The defence in Robert Steven Wright’s second-degree Sudbury murder trial called witness Raymond Hutchinson to the stand Wednesday morning.

At the time of Renee Sweeney’s murder Jan. 27, 1998, Hutchinson worked at a computer store located in the same Paris Street strip mall as the Adults Only Video (AOV) store, where the fatal stabbing took place.

Sudbury police cordoned off the parking lot of the Paris Street strip mall where Renee Sweeney was murdered inside the adult video store that she worked at. (Supplied)

He testified he saw someone go inside the video store the morning Sweeney, a part-time clerk, was killed.

While he said he only saw the man for "a split second," Hutchinson told police he got a good look at him. He said he was walking up the sidewalk in front of the strip mall when the man opened the door to the store, forcing Hutchinson to move.

"Someone went into the Adults Only Video ahead of me," he said. "I had to stop as they went inside."

Hutchinson said he lived a few minutes away from the computer store, which was a couple of doors down from AOV. He said he got a call from his boss at 10:37 a.m. that morning asking him to bring him something to eat.

He estimated that he arrived at the mall sometime between 10:55 a.m. and 11:10 a.m.

The time is significant because the jury heard earlier in the trial that Sweeney had made a final sale just before 11 a.m., something she called and told the AOV store manager on Lasalle Boulevard.

"Do you recall giving any kind of statement to police officers at the scene?" asked defence attorney Michael Lacy.

Hutchinson said at first, he and his boss were told by police to remain inside the store.

When he realized later what had happened, it occurred to him that the person he saw that morning might be involved.

He was interviewed by police that day around 5 p.m., when he gave police a description of the person he saw. Hutchinson said he was about 5-foot-8 or 5-foot-9, scruffy looking with dark hair and a goatee, wearing a hat and a beige or light green winter coat that came down below his waist.

"The way his hair came down kind of covered his face," Hutchinson said. "I believed I would be able to recognize him if I saw him again."

When Lacy asked him if he had any reason to mislead the police, he said "no."

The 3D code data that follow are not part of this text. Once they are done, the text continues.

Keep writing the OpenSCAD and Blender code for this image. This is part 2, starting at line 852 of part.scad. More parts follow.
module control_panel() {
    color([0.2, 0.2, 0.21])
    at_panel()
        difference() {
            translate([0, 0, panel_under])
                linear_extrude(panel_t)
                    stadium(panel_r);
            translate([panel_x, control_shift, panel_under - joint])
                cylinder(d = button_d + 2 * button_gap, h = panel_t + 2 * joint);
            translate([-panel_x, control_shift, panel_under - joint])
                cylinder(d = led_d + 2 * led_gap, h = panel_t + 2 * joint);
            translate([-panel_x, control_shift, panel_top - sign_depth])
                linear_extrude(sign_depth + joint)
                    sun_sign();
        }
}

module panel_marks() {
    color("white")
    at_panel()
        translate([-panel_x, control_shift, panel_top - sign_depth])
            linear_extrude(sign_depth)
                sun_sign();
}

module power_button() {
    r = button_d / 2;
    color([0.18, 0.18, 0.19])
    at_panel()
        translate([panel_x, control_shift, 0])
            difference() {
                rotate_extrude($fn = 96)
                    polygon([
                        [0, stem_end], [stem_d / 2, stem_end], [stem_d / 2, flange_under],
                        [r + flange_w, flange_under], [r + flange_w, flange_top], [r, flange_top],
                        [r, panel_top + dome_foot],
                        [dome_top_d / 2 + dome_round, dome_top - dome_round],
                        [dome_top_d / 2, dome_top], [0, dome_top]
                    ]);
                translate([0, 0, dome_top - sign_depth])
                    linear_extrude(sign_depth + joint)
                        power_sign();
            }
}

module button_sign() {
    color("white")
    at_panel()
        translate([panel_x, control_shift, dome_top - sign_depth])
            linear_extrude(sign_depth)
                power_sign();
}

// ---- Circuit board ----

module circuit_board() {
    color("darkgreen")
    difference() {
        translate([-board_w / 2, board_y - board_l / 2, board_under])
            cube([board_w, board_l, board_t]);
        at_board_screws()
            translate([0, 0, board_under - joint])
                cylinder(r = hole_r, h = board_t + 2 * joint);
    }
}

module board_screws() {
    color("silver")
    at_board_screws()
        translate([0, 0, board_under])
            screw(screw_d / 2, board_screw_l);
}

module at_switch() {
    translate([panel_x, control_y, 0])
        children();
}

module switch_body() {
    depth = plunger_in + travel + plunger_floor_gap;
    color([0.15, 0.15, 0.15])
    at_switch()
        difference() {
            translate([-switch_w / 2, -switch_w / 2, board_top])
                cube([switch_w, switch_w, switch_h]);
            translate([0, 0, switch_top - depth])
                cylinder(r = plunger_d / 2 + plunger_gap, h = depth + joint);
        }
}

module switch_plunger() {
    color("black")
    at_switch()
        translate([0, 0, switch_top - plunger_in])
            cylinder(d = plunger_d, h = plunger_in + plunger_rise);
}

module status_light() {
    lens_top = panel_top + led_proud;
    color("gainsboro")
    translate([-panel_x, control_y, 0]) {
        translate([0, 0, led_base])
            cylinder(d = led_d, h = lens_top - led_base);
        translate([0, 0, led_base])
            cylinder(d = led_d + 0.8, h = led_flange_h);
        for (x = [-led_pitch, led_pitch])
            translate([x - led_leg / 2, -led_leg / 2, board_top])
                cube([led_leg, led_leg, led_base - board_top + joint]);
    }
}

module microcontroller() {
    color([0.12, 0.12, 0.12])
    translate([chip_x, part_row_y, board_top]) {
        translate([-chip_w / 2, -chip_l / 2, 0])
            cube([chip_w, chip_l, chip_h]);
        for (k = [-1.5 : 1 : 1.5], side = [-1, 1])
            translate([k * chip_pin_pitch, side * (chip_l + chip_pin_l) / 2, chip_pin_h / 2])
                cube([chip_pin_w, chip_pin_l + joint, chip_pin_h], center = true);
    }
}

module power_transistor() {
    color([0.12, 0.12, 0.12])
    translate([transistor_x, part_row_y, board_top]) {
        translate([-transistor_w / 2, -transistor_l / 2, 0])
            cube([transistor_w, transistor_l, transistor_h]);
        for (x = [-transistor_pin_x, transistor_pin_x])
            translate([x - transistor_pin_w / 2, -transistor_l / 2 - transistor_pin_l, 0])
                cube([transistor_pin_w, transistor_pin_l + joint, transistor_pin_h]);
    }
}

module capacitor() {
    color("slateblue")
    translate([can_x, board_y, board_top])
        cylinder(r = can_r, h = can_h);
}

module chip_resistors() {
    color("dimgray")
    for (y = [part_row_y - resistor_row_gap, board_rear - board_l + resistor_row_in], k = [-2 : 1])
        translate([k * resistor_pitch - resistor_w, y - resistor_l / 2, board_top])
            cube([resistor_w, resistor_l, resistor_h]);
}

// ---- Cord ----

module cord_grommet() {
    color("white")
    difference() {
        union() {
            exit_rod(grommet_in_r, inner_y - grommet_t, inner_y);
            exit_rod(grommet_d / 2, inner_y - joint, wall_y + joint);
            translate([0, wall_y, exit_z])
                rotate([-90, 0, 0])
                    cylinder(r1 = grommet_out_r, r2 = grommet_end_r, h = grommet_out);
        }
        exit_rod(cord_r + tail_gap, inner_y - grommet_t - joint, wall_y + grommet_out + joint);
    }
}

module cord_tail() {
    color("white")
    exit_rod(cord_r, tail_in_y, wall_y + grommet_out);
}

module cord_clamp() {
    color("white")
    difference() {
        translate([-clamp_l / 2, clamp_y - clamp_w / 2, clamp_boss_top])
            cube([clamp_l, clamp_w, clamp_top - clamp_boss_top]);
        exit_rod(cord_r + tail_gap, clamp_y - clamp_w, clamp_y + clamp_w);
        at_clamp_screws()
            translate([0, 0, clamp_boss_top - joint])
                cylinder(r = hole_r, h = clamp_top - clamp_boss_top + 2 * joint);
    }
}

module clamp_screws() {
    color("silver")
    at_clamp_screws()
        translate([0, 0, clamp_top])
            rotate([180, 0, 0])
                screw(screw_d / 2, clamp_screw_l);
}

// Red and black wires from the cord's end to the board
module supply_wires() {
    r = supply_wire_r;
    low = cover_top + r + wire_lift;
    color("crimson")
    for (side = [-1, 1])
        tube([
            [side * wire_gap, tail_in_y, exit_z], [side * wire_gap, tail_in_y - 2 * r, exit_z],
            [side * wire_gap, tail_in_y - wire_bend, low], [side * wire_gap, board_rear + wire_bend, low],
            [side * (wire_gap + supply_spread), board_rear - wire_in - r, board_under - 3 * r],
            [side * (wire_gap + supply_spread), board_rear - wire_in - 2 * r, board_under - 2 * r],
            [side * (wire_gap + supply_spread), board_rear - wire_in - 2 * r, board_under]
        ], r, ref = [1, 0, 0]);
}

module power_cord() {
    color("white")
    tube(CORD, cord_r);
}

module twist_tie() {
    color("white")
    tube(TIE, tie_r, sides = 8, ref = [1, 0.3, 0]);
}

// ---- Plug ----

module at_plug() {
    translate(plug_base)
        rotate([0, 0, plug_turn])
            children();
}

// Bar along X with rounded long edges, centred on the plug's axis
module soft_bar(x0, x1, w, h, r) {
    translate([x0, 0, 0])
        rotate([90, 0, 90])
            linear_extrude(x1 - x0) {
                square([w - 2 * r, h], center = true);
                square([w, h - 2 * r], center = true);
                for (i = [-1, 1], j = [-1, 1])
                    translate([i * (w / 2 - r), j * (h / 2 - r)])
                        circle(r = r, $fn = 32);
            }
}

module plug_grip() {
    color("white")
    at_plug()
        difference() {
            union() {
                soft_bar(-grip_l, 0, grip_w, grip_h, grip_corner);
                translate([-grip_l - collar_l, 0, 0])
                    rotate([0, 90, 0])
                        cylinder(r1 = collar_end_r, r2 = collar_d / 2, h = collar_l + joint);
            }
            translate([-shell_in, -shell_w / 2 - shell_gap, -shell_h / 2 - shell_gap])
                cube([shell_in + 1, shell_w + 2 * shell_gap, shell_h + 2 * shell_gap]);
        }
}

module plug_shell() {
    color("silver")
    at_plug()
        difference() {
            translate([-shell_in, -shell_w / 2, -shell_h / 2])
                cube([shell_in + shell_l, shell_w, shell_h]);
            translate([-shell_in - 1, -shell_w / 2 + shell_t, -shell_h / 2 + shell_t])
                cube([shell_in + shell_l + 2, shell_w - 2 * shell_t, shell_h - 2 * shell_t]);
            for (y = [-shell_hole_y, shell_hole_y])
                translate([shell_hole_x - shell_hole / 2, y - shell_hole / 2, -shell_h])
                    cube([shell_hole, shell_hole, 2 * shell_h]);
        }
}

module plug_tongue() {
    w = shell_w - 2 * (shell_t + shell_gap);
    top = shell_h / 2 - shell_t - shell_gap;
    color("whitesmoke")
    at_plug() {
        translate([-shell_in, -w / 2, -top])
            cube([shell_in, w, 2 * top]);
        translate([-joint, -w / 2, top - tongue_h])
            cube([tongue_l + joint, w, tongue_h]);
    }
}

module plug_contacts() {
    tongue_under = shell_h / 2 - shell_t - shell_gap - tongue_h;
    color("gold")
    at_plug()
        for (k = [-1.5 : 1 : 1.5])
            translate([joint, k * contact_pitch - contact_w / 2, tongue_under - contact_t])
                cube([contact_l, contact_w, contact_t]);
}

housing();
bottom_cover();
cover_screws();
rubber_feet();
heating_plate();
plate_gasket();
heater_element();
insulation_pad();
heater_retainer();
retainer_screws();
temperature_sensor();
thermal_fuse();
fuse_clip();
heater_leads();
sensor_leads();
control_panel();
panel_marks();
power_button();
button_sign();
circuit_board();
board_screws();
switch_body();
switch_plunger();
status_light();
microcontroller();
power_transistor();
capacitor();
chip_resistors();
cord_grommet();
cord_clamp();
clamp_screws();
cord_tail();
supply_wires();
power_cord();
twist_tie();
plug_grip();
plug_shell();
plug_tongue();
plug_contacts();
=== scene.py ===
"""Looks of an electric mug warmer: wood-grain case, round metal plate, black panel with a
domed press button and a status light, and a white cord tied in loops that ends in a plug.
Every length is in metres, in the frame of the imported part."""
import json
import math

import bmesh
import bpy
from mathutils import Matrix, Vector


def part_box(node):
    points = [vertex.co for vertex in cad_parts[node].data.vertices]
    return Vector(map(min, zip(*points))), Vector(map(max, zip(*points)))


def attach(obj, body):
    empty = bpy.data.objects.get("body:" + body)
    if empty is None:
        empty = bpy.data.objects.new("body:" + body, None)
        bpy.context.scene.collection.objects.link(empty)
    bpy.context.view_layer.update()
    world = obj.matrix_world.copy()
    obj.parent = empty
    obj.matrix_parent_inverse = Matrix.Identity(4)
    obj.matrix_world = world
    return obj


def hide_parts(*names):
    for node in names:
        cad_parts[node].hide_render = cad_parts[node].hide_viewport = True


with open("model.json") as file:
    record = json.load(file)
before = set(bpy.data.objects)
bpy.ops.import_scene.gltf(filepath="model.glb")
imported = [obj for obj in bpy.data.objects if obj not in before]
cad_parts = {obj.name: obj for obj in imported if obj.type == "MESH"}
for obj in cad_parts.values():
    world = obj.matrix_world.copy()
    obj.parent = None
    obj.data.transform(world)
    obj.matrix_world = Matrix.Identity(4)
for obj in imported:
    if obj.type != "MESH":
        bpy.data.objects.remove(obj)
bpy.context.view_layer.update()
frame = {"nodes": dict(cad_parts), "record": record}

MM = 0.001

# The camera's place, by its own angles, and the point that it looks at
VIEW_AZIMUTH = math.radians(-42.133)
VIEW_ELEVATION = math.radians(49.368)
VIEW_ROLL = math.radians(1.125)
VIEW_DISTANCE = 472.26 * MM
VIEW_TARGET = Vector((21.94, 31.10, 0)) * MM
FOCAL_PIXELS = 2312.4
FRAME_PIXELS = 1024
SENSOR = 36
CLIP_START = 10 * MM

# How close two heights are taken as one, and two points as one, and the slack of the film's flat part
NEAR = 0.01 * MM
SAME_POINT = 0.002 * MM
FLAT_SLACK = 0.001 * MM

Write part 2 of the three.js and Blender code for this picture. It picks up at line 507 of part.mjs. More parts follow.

"Based on my memory, I felt I was being accurate, yes," Hutchinson said.

He provided a second statement Feb. 12, 1998, Hutchinson said, where police also asked him to look at 12 photographs and tell them if any of the men looked like the person he had seen going into the video store the morning of the murder.

Hutchinson picked out a photo of John Fetterly, who was the first suspect in the murder who had just been arrested in connection with the case.

"It looked like the person I saw," he said, but the photo was of someone who was clean-shaven. "I was drawn to that picture."

When he picked photo No. 3 -- Fetterly -- Hutchinson said one of the officers present exclaimed, "That’s the guy. He picked him."

"At that point, I feel like I know it’s him," Hutchinson said.

Lacy asked him if he had seen the composite sketches of the suspect police had released publicly.

Paulette Taillefer's description formed the basis of the initial sketch released by police, left, and the couple from Laurentian University's descriptions form the basis for another police sketch, right. Robert Steven Wright confirmed Monday he was the person the sketches were based upon. (Composite Image by Dan Bertrand/CTV News Northern Ontario; source images supplied)

"I didn’t recognize the sketch, as far as it being someone I had seen," Hutchinson said.

"This sketch did not look like the person I saw."

He said the teal jacket police released photos of "was not similar" to the jacket he had seen.

This is photo of the stained teal jacket that Brian McRury and his canine Oakey discovered during the track on Jan. 27, 1998. (Supplied)

Charges against Fetterly were eventually withdrawn.

Hutchinson was also highly critical of Sudbury police when he gave them another statement in June 1999.

At that point, he said police accused him of lying and threatened him with charges.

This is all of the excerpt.